(Task prompt) Only the lines from the line that has "for name, shape" through the line that has "in imported if" should be reproduced, exactly and with both ends kept.

(Given data)
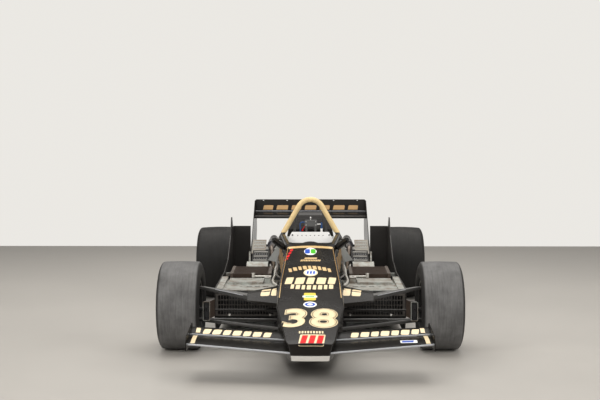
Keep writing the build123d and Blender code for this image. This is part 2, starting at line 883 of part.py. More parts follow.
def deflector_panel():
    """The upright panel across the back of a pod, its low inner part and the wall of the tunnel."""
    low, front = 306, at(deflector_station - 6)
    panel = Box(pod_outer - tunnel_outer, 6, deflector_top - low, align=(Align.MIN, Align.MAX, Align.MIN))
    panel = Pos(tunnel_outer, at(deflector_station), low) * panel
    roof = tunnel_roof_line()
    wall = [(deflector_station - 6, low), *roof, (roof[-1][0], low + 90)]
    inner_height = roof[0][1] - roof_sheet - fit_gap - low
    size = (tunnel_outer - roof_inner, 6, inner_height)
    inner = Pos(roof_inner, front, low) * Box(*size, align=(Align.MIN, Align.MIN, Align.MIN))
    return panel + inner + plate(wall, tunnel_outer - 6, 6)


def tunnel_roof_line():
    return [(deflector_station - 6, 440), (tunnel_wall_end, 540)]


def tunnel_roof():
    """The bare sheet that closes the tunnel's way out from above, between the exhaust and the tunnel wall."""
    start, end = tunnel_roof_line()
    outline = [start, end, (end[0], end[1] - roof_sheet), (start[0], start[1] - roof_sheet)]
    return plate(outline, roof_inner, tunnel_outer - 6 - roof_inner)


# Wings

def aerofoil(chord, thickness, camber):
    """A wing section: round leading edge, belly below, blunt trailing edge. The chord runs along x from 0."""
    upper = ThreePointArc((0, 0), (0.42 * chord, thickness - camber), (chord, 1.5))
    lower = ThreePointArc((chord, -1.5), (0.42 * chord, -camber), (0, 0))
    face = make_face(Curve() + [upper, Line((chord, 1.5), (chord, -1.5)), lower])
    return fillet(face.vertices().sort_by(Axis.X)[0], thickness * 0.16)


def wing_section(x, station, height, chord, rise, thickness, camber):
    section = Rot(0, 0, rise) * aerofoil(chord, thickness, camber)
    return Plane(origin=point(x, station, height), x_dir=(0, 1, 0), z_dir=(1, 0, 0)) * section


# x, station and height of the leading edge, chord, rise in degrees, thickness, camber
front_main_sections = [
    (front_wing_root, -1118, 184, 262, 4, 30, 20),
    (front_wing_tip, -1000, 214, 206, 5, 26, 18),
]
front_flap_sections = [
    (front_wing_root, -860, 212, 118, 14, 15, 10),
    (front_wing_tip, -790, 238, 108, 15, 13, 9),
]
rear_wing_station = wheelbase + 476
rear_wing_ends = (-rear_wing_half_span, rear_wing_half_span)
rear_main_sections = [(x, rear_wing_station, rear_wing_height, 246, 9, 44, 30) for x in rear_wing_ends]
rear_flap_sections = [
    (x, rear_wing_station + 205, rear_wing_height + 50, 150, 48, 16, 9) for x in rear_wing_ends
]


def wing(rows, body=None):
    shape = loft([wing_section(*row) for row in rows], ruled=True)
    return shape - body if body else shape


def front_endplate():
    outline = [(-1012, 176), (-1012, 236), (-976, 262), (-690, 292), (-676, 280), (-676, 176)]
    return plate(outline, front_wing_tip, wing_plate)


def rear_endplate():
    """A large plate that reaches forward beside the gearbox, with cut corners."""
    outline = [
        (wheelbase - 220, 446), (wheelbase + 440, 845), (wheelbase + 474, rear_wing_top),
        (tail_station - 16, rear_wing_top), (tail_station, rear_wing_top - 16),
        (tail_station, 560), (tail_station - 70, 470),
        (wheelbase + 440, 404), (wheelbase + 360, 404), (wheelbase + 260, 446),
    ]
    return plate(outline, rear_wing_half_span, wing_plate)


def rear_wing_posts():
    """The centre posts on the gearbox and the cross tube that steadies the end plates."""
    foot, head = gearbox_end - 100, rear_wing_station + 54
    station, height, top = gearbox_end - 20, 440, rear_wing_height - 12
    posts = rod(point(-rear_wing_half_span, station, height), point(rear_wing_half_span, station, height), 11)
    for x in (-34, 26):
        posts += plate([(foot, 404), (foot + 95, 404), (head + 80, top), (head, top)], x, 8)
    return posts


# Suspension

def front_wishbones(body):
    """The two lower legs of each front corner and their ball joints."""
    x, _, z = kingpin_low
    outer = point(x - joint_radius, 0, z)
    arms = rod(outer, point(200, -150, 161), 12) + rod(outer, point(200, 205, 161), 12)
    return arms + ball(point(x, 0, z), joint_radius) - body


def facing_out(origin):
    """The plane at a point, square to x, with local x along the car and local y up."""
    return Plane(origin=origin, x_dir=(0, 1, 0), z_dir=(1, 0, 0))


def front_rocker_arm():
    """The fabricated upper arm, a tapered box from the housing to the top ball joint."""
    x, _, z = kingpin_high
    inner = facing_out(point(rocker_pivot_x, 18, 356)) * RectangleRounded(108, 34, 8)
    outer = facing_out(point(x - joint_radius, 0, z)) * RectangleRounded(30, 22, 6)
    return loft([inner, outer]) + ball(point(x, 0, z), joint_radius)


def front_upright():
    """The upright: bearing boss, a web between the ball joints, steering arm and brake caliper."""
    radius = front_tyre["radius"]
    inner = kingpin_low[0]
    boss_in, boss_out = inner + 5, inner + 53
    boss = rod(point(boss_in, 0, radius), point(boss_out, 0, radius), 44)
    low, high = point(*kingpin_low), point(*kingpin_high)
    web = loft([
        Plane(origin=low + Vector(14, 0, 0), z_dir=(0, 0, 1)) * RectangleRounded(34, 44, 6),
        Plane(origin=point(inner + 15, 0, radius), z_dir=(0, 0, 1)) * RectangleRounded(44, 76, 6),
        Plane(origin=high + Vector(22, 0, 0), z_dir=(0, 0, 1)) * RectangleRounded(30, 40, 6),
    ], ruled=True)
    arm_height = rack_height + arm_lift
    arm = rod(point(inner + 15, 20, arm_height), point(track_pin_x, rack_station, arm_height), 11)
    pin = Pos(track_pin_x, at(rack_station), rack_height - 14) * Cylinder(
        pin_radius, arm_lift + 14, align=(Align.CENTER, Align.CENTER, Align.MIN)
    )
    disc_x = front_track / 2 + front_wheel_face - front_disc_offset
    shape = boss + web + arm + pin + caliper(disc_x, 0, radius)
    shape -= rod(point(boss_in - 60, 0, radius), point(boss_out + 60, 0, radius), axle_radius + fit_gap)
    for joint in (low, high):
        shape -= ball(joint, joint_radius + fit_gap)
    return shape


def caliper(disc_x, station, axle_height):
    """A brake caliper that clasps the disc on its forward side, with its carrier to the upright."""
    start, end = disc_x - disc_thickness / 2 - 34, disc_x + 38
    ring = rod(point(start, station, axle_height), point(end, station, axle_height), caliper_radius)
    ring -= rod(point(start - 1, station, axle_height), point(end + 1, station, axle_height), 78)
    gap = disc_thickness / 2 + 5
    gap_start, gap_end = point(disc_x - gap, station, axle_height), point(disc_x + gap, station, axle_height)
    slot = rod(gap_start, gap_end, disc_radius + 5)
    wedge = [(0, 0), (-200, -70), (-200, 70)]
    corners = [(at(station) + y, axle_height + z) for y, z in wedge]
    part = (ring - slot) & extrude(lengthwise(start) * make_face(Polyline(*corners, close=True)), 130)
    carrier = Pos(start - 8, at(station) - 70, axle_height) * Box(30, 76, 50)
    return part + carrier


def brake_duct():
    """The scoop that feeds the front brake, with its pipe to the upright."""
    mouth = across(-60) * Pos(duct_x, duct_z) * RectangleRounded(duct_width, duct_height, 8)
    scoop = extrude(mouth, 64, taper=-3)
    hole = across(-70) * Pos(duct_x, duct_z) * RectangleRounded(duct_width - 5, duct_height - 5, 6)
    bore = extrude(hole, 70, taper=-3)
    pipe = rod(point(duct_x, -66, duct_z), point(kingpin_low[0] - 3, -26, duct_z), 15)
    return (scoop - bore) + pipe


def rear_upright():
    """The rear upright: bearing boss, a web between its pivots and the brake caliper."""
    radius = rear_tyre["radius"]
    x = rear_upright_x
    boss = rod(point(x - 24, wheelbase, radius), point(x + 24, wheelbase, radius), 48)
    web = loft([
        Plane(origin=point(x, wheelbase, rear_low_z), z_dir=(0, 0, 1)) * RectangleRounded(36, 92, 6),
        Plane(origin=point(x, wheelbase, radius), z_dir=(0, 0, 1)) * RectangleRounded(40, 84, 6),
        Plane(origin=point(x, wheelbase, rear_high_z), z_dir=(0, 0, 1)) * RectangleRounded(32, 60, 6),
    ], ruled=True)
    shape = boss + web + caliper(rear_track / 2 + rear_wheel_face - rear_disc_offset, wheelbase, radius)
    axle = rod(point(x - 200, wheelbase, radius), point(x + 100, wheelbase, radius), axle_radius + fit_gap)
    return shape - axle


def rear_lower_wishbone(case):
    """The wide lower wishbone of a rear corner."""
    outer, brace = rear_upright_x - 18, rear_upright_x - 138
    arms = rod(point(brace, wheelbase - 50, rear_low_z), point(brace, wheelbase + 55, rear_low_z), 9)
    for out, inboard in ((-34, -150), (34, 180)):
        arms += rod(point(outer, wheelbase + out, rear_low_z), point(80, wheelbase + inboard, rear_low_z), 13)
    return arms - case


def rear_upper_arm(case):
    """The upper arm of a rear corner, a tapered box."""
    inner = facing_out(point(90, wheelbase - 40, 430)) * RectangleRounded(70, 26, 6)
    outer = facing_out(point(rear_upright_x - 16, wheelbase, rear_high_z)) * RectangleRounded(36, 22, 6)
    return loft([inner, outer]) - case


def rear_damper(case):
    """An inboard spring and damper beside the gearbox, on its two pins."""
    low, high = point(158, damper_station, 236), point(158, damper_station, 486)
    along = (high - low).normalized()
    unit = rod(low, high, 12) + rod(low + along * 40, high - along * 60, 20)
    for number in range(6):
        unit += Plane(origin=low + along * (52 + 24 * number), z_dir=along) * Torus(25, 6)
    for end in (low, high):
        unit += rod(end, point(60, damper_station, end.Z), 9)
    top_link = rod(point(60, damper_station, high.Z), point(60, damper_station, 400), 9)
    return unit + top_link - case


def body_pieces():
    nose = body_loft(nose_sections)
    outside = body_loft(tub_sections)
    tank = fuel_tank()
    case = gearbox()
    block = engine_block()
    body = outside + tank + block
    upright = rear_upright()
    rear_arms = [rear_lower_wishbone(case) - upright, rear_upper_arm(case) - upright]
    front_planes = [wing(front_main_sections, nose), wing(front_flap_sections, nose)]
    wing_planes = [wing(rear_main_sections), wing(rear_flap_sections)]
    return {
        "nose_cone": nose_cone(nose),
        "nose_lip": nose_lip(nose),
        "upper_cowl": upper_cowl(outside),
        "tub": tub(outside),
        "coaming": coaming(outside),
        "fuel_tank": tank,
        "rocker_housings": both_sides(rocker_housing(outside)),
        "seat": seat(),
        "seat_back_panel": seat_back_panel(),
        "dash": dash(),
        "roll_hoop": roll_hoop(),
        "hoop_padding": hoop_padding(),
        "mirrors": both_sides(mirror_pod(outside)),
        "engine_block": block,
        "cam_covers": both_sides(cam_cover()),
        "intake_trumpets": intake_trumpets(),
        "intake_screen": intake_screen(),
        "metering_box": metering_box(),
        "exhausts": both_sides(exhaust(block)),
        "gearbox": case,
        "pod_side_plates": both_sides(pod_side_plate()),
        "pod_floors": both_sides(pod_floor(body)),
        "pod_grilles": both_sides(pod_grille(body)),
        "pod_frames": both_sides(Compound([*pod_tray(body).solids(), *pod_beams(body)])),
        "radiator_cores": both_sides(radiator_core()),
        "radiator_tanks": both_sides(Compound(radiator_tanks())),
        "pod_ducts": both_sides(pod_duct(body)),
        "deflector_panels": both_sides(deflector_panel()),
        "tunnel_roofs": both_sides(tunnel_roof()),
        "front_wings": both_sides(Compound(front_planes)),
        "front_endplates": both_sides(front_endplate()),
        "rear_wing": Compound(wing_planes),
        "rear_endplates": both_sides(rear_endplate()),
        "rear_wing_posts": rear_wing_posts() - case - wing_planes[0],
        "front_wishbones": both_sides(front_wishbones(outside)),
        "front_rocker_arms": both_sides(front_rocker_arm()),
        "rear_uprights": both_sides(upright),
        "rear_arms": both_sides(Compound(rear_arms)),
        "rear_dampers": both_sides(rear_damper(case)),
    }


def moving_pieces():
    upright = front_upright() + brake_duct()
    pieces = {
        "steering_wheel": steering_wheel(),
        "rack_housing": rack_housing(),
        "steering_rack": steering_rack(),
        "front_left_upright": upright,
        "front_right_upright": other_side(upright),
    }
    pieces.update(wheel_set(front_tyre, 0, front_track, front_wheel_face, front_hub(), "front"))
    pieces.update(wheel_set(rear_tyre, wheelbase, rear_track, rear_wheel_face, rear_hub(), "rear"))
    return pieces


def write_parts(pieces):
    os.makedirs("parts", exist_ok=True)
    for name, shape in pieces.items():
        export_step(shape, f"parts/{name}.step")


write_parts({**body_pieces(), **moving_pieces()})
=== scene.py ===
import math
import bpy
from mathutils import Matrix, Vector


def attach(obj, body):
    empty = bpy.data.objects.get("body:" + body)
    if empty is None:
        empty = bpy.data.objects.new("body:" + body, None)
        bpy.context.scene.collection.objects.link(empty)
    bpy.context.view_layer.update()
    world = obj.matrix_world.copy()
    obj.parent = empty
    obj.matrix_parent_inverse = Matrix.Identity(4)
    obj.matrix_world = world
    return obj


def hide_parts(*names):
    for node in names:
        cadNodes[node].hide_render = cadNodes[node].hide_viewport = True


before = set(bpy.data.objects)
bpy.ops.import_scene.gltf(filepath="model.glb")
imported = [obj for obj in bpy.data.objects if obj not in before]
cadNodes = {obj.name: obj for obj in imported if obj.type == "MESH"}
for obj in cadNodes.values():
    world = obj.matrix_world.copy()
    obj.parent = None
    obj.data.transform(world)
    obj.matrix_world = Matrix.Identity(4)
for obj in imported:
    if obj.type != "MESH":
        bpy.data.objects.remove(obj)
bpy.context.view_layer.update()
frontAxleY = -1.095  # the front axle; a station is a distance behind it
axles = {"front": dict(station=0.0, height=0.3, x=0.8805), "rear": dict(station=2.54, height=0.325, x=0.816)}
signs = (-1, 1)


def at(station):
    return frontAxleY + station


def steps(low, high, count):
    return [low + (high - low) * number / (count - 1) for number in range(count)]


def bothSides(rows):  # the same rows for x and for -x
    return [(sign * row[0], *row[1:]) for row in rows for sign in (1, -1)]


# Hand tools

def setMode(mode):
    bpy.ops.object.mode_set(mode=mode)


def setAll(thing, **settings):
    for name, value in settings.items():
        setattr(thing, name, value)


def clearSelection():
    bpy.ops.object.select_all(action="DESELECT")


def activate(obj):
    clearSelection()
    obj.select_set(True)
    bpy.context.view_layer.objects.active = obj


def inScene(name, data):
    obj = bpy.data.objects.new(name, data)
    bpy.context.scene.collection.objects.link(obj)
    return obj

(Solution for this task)
    for name, shape in pieces.items():
        export_step(shape, f"parts/{name}.step")


write_parts({**body_pieces(), **moving_pieces()})
=== scene.py ===
import math
import bpy
from mathutils import Matrix, Vector


def attach(obj, body):
    empty = bpy.data.objects.get("body:" + body)
    if empty is None:
        empty = bpy.data.objects.new("body:" + body, None)
        bpy.context.scene.collection.objects.link(empty)
    bpy.context.view_layer.update()
    world = obj.matrix_world.copy()
    obj.parent = empty
    obj.matrix_parent_inverse = Matrix.Identity(4)
    obj.matrix_world = world
    return obj


def hide_parts(*names):
    for node in names:
        cadNodes[node].hide_render = cadNodes[node].hide_viewport = True


before = set(bpy.data.objects)
bpy.ops.import_scene.gltf(filepath="model.glb")
imported = [obj for obj in bpy.data.objects if obj not in before]
cadNodes = {obj.name: obj for obj in imported if obj.type == "MESH"}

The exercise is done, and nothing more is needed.